[DATA LINES]
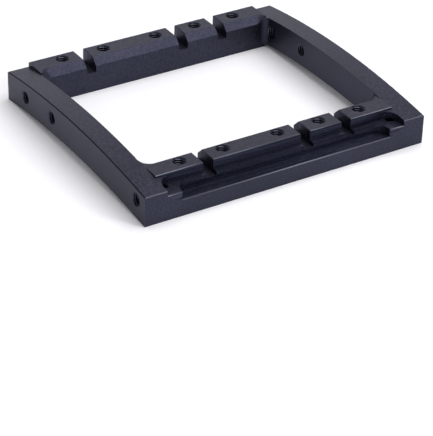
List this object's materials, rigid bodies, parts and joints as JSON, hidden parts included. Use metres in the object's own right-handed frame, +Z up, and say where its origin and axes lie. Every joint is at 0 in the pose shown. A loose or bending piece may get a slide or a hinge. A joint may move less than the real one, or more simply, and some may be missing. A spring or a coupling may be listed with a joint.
{
  "type": "servo bracket",
  "caption": "Rectangular servo bracket with arched side bars, slotted cross rails with tapped lug holes, one stepped rail and tapped holes in its sides.",
  "frame": {"origin": "middle of the footprint, on the surface that the frame lies on", "axes": "+X along the cross rails, +Y from the stepped rail to the plain one, +Z up, the side that the servo's lugs sit on"},
  "size_m": [0.0666, 0.0584, 0.0087],
  "materials": {
    "anodised_aluminium": "black anodised, fine satin grain"
  },
  "bodies": {
    "root": {"servo_bracket": "anodised_aluminium"}
  },
  "joints": []
}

[TO DO] Please repeat the material above, word for word and in full.

[FULL SOLUTION]
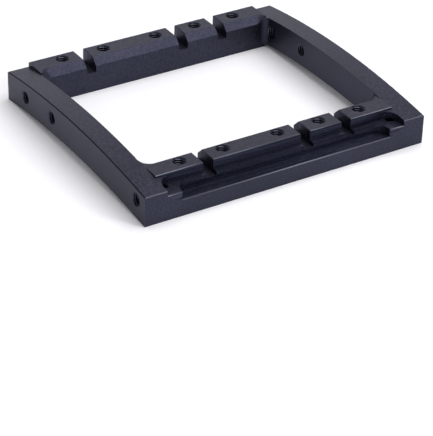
List this object's materials, rigid bodies, parts and joints as JSON, hidden parts included. Use metres in the object's own right-handed frame, +Z up, and say where its origin and axes lie. Every joint is at 0 in the pose shown. A loose or bending piece may get a slide or a hinge. A joint may move less than the real one, or more simply, and some may be missing. A spring or a coupling may be listed with a joint.
{
  "type": "servo bracket",
  "caption": "Rectangular servo bracket with arched side bars, slotted cross rails with tapped lug holes, one stepped rail and tapped holes in its sides.",
  "frame": {"origin": "middle of the footprint, on the surface that the frame lies on", "axes": "+X along the cross rails, +Y from the stepped rail to the plain one, +Z up, the side that the servo's lugs sit on"},
  "size_m": [0.0666, 0.0584, 0.0087],
  "materials": {
    "anodised_aluminium": "black anodised, fine satin grain"
  },
  "bodies": {
    "root": {"servo_bracket": "anodised_aluminium"}
  },
  "joints": []
}